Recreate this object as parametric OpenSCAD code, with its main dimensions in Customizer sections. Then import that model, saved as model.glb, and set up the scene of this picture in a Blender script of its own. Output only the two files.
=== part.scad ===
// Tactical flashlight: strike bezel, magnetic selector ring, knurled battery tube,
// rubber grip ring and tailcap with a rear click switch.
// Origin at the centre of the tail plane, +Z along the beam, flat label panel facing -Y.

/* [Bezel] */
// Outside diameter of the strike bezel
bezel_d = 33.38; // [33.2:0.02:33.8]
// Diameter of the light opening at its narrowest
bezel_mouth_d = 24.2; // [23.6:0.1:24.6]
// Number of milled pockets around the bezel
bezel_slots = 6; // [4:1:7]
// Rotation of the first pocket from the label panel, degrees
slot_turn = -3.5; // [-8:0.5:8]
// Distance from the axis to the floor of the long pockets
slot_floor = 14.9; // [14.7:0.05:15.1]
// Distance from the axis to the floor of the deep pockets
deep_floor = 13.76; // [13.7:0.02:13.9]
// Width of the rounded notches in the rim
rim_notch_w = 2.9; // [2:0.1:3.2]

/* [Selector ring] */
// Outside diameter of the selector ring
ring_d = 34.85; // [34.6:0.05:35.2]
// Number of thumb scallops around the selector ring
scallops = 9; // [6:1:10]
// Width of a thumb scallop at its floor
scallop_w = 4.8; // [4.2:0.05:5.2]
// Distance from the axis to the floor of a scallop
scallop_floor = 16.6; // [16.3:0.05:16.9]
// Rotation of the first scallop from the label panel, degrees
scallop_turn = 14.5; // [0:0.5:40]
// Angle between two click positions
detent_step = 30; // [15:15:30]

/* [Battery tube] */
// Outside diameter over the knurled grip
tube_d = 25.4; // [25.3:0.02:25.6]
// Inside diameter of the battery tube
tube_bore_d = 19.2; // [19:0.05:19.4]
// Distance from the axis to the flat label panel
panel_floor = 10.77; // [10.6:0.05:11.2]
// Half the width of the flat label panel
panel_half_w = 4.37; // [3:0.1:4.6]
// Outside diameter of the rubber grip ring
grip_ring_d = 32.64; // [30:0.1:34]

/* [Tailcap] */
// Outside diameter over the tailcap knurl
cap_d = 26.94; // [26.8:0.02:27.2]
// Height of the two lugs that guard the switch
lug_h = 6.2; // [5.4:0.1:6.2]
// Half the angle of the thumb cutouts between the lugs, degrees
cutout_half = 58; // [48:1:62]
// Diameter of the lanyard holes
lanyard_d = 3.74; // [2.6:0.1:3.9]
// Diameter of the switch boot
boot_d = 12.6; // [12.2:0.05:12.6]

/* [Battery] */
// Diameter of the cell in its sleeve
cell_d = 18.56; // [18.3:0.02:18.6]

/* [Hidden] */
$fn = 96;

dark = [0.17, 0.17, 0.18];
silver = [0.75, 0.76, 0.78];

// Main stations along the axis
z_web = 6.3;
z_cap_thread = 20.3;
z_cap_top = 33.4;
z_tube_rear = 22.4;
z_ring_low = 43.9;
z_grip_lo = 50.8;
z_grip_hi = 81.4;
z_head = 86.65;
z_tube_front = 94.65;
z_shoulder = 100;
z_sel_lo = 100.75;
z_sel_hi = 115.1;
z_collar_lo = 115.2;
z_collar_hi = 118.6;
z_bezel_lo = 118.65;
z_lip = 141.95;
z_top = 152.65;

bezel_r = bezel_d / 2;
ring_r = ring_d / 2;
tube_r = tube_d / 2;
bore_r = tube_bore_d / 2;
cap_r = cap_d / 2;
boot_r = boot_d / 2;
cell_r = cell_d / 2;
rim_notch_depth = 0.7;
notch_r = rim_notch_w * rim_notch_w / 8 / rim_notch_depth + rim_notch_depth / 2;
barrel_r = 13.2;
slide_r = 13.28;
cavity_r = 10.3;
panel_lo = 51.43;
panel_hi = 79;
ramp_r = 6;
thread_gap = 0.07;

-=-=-

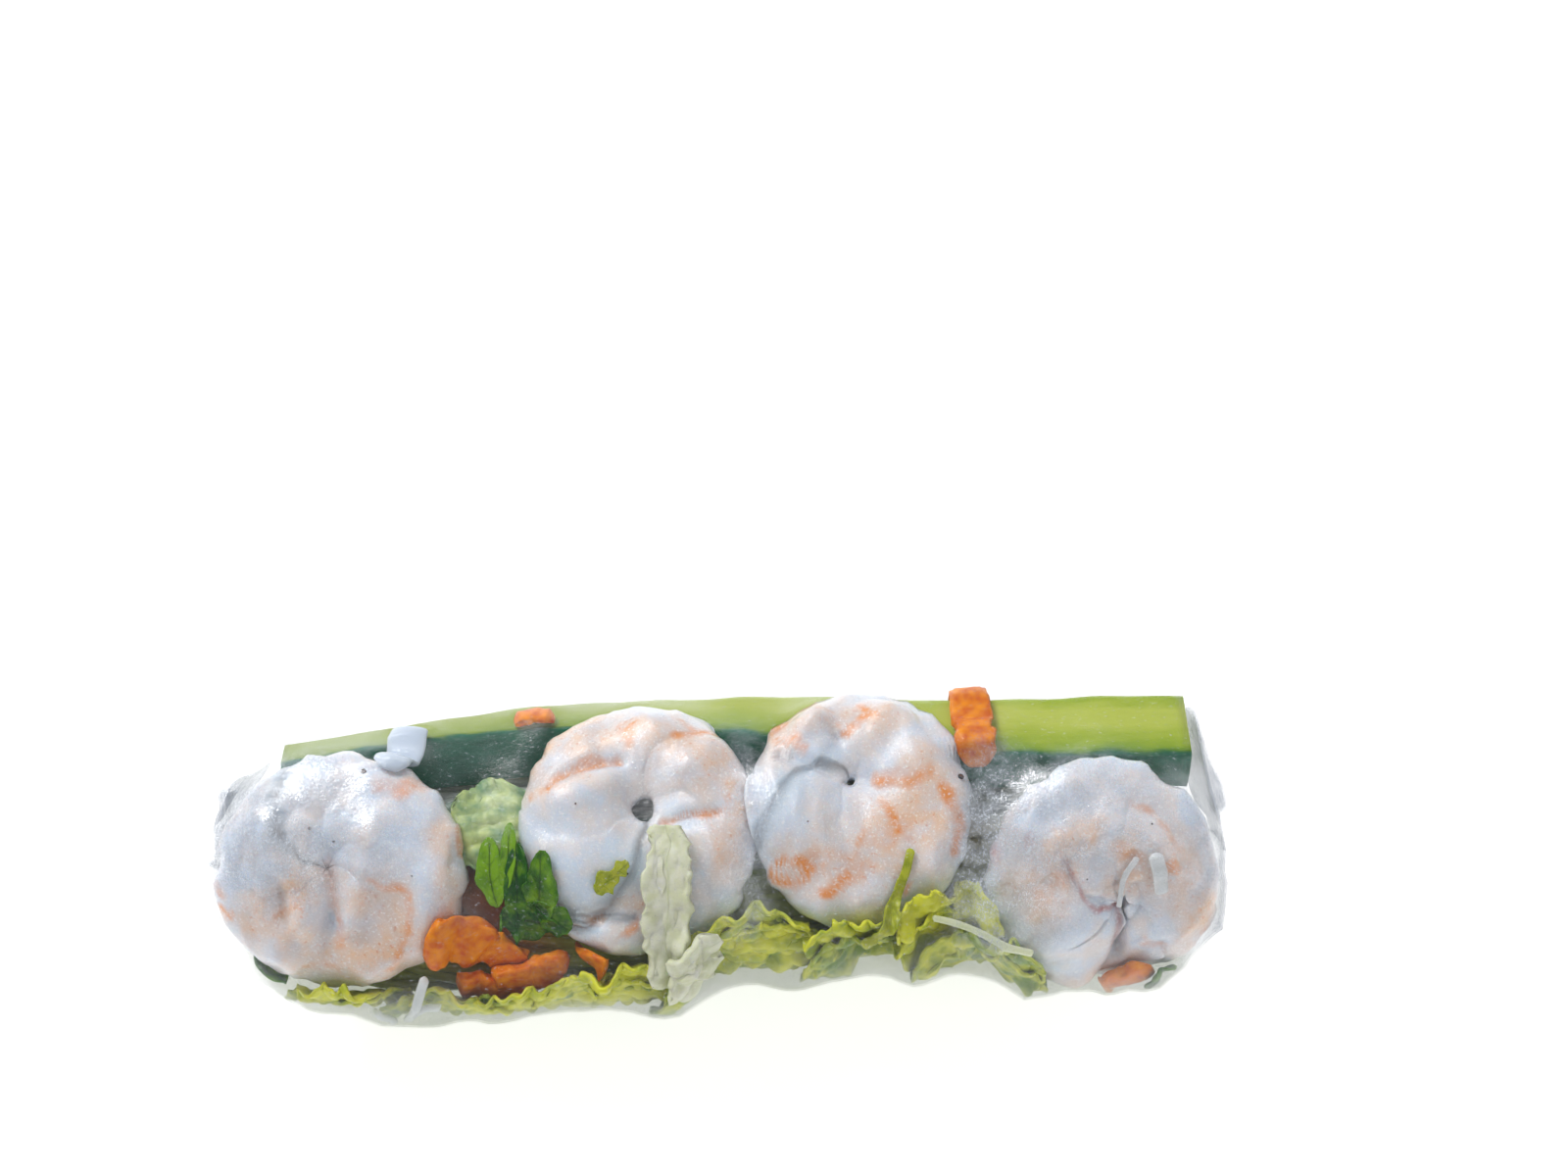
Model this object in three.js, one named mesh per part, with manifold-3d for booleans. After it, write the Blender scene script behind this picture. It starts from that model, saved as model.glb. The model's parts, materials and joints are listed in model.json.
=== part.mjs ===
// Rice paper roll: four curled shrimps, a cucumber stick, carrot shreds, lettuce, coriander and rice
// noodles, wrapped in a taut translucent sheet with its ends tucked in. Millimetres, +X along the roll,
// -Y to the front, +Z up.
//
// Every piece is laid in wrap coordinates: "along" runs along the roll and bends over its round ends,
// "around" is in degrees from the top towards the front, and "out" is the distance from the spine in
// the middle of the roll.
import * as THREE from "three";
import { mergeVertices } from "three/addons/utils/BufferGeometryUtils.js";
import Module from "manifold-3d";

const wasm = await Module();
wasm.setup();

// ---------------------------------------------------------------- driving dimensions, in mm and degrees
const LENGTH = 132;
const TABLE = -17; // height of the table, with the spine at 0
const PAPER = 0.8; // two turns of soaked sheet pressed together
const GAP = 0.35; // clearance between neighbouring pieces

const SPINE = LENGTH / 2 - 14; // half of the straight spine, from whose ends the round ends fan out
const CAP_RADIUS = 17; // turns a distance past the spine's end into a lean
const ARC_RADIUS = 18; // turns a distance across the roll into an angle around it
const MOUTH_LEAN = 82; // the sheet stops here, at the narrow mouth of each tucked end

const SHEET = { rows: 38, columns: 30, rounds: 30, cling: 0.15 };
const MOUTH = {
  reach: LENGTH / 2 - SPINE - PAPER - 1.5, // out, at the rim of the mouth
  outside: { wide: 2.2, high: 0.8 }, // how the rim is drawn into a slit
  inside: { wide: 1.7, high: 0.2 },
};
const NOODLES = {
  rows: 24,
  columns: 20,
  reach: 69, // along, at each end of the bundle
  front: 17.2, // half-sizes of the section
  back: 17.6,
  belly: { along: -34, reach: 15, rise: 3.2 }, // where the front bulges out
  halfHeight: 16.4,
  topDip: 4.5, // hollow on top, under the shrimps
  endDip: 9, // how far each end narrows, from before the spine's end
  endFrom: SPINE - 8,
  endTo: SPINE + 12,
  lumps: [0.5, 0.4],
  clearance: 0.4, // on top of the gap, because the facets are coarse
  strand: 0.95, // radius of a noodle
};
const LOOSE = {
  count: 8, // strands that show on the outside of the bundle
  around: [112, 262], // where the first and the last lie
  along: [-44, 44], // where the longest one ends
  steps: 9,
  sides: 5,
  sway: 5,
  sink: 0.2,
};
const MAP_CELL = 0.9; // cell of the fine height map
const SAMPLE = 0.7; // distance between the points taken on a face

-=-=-

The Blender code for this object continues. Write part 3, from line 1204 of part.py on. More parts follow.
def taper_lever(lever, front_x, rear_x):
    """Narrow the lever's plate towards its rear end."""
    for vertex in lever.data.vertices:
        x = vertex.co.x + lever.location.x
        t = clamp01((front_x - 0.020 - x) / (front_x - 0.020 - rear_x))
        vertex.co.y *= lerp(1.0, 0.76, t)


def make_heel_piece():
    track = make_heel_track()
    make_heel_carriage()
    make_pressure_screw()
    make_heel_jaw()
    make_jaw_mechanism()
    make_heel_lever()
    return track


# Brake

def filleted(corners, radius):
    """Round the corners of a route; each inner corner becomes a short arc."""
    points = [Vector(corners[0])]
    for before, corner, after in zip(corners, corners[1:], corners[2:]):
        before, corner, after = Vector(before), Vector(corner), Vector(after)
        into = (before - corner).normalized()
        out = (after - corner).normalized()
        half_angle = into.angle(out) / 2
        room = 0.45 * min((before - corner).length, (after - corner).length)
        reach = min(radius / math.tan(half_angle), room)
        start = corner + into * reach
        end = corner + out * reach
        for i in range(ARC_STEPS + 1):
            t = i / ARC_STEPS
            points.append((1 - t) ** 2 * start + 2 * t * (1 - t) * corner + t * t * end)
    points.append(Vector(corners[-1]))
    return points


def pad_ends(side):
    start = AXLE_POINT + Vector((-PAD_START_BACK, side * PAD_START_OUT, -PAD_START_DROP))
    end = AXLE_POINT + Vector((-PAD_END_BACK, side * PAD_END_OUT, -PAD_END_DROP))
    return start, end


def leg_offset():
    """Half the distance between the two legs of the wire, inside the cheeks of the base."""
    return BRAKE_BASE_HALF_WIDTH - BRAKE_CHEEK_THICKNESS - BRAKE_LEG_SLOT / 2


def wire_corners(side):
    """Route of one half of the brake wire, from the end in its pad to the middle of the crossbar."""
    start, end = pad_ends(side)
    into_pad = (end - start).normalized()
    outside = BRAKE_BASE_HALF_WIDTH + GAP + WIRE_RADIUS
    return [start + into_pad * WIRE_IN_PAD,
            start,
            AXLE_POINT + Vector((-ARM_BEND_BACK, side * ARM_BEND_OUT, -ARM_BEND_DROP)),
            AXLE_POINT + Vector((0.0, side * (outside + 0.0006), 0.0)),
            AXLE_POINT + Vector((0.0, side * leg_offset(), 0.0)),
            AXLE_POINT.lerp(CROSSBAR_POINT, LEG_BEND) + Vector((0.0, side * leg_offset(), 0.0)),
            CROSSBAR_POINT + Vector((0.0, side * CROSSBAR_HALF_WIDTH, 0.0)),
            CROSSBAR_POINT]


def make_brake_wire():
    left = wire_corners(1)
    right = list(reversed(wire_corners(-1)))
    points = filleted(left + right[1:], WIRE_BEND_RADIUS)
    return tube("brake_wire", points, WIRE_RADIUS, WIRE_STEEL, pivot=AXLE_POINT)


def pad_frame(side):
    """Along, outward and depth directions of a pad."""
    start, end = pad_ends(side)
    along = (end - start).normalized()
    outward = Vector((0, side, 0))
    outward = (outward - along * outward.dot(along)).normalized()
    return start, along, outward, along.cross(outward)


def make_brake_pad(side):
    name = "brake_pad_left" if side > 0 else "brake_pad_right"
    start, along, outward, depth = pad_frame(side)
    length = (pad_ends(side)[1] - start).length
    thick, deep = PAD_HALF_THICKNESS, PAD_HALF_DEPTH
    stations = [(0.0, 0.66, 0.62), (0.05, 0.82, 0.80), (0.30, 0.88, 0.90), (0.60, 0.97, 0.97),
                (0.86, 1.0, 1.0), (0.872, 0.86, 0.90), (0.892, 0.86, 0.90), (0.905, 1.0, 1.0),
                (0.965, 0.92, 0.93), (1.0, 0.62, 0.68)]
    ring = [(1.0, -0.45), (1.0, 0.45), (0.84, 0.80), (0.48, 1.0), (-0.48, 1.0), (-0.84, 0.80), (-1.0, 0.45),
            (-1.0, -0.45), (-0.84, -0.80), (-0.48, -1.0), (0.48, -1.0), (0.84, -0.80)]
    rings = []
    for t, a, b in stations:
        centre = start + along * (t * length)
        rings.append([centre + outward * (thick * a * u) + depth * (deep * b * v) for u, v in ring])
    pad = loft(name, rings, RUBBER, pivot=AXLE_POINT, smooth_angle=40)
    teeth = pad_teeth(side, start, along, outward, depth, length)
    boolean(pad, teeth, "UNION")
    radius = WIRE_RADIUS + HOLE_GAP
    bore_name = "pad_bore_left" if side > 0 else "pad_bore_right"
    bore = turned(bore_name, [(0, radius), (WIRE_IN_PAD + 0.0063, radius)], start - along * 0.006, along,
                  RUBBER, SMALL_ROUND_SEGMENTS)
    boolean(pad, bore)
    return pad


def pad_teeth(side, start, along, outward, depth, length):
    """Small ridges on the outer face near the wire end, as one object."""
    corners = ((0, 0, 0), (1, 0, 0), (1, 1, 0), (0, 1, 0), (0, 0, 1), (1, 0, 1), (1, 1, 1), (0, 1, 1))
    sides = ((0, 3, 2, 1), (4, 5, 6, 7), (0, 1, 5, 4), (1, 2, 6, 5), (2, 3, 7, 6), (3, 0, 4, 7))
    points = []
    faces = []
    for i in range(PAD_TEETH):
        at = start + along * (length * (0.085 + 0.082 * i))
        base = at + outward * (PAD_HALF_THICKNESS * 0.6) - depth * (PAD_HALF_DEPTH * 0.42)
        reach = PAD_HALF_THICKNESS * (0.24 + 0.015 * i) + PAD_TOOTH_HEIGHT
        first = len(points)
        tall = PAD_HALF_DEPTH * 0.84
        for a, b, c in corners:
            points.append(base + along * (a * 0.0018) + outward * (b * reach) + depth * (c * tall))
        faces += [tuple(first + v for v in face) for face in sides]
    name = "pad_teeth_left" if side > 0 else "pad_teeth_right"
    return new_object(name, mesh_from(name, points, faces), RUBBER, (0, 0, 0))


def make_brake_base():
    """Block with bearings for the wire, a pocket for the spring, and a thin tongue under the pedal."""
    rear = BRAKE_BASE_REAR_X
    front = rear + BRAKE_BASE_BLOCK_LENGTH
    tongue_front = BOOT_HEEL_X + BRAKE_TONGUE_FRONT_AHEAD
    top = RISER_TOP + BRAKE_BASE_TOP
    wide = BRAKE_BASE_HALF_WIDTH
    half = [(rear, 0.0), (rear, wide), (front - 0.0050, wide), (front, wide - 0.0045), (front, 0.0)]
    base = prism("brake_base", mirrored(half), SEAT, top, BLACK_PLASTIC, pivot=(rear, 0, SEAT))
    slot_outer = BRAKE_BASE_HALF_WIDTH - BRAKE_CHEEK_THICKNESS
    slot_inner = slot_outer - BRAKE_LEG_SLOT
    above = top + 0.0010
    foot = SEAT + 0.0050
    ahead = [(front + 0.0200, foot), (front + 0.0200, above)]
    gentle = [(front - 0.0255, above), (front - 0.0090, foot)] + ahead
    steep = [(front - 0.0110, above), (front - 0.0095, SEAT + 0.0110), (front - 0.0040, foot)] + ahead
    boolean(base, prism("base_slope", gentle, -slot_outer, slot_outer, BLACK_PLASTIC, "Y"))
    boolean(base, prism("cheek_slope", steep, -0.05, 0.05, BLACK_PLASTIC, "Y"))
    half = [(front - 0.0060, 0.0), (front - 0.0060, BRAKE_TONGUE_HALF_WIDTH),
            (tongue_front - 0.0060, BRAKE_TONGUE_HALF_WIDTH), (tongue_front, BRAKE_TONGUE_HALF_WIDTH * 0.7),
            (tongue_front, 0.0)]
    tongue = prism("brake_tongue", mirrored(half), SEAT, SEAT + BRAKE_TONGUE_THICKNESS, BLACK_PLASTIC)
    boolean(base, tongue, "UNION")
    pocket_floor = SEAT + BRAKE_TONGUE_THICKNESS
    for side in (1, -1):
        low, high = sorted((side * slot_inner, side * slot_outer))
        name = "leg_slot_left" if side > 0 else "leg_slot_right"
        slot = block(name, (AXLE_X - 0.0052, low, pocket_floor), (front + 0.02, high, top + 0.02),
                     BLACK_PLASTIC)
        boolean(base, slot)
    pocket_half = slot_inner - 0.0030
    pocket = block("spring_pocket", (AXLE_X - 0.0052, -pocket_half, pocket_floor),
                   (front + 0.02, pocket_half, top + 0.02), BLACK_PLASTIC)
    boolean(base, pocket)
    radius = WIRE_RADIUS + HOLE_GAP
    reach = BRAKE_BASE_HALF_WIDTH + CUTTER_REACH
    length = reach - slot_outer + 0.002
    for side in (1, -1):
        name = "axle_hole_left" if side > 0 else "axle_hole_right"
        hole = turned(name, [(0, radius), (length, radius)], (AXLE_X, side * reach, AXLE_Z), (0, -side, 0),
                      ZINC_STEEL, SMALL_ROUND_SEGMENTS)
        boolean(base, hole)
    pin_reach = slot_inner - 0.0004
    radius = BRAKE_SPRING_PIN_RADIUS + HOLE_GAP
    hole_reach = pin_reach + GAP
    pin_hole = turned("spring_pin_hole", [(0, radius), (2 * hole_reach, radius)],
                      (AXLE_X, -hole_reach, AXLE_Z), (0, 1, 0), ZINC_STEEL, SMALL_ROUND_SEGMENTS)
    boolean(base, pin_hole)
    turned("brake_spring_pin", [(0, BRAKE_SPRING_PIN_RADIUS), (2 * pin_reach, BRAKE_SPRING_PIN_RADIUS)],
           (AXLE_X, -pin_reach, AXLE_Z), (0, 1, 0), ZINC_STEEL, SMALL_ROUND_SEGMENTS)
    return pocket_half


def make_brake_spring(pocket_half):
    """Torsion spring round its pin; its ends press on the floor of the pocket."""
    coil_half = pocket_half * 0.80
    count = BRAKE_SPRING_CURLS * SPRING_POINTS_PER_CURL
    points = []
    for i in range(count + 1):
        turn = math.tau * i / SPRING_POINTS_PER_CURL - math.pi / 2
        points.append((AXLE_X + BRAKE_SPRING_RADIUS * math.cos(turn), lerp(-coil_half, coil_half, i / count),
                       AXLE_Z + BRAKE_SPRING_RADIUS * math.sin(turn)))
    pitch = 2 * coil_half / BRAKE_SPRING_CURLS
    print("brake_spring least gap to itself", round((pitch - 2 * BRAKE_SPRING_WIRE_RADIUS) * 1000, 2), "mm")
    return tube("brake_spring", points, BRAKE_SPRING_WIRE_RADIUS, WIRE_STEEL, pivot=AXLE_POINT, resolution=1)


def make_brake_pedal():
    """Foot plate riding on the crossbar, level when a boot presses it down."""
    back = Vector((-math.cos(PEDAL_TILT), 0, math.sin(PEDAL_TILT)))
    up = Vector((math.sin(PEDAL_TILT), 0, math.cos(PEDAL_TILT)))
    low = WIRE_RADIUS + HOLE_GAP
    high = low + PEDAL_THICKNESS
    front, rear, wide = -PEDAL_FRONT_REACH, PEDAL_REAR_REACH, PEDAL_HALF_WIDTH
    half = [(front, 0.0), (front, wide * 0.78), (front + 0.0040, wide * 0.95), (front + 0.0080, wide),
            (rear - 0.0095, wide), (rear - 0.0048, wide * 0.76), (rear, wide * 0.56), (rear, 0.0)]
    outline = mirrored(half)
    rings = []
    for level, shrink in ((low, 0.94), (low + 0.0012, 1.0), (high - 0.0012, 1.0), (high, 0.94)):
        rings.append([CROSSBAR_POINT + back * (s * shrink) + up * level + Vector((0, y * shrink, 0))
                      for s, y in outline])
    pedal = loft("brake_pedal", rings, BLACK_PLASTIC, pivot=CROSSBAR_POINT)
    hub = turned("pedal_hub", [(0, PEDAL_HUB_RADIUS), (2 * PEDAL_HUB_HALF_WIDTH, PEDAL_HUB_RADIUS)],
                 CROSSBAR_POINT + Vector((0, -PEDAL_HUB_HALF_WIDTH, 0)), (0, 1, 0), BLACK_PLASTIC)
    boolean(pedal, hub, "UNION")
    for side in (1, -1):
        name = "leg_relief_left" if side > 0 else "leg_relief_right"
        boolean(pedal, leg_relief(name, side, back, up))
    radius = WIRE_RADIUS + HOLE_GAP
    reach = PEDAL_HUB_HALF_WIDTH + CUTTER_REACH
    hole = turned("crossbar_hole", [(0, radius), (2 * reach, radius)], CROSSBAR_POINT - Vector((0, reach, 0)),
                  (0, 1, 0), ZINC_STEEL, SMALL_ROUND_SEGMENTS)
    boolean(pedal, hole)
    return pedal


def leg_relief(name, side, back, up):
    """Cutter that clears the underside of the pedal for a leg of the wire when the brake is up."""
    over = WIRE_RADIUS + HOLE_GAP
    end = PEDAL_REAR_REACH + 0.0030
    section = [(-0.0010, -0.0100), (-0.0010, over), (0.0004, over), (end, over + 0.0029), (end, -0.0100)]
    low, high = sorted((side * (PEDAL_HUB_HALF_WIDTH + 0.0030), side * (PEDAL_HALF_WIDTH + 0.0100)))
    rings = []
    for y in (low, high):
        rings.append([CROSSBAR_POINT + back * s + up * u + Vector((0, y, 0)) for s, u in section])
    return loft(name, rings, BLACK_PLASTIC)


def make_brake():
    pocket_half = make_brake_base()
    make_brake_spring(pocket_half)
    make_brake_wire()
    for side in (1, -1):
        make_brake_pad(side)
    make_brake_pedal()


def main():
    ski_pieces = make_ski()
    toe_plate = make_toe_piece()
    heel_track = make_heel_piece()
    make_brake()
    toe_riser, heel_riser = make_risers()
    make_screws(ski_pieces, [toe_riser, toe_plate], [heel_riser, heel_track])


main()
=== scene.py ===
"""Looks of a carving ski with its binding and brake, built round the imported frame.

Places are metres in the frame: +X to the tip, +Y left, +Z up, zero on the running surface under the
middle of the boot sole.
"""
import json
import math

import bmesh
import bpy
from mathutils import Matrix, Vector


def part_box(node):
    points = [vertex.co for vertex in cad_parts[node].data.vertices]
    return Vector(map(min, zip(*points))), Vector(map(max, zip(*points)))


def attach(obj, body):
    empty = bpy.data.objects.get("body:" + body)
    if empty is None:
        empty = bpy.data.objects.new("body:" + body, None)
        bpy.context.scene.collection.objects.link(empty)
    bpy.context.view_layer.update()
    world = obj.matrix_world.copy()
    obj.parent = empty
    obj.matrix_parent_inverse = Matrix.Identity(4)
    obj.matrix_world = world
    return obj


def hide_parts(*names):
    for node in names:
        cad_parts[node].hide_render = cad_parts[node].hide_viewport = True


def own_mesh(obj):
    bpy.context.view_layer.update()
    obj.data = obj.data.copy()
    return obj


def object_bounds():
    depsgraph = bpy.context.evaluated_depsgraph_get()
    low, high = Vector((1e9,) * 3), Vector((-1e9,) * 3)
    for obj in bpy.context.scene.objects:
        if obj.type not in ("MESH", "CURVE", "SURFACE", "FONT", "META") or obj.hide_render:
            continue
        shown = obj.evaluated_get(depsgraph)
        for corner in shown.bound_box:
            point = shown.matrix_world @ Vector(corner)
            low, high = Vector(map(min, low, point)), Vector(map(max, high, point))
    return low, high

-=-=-

Starting with the line with "heel_track = make_heel_piece()" and ending with the line with "if empty is", extract every line exactly and nothing outside that span.

    heel_track = make_heel_piece()
    make_brake()
    toe_riser, heel_riser = make_risers()
    make_screws(ski_pieces, [toe_riser, toe_plate], [heel_riser, heel_track])


main()
=== scene.py ===
"""Looks of a carving ski with its binding and brake, built round the imported frame.

Places are metres in the frame: +X to the tip, +Y left, +Z up, zero on the running surface under the
middle of the boot sole.
"""
import json
import math

import bmesh
import bpy
from mathutils import Matrix, Vector


def part_box(node):
    points = [vertex.co for vertex in cad_parts[node].data.vertices]
    return Vector(map(min, zip(*points))), Vector(map(max, zip(*points)))


def attach(obj, body):
    empty = bpy.data.objects.get("body:" + body)
    if empty is None:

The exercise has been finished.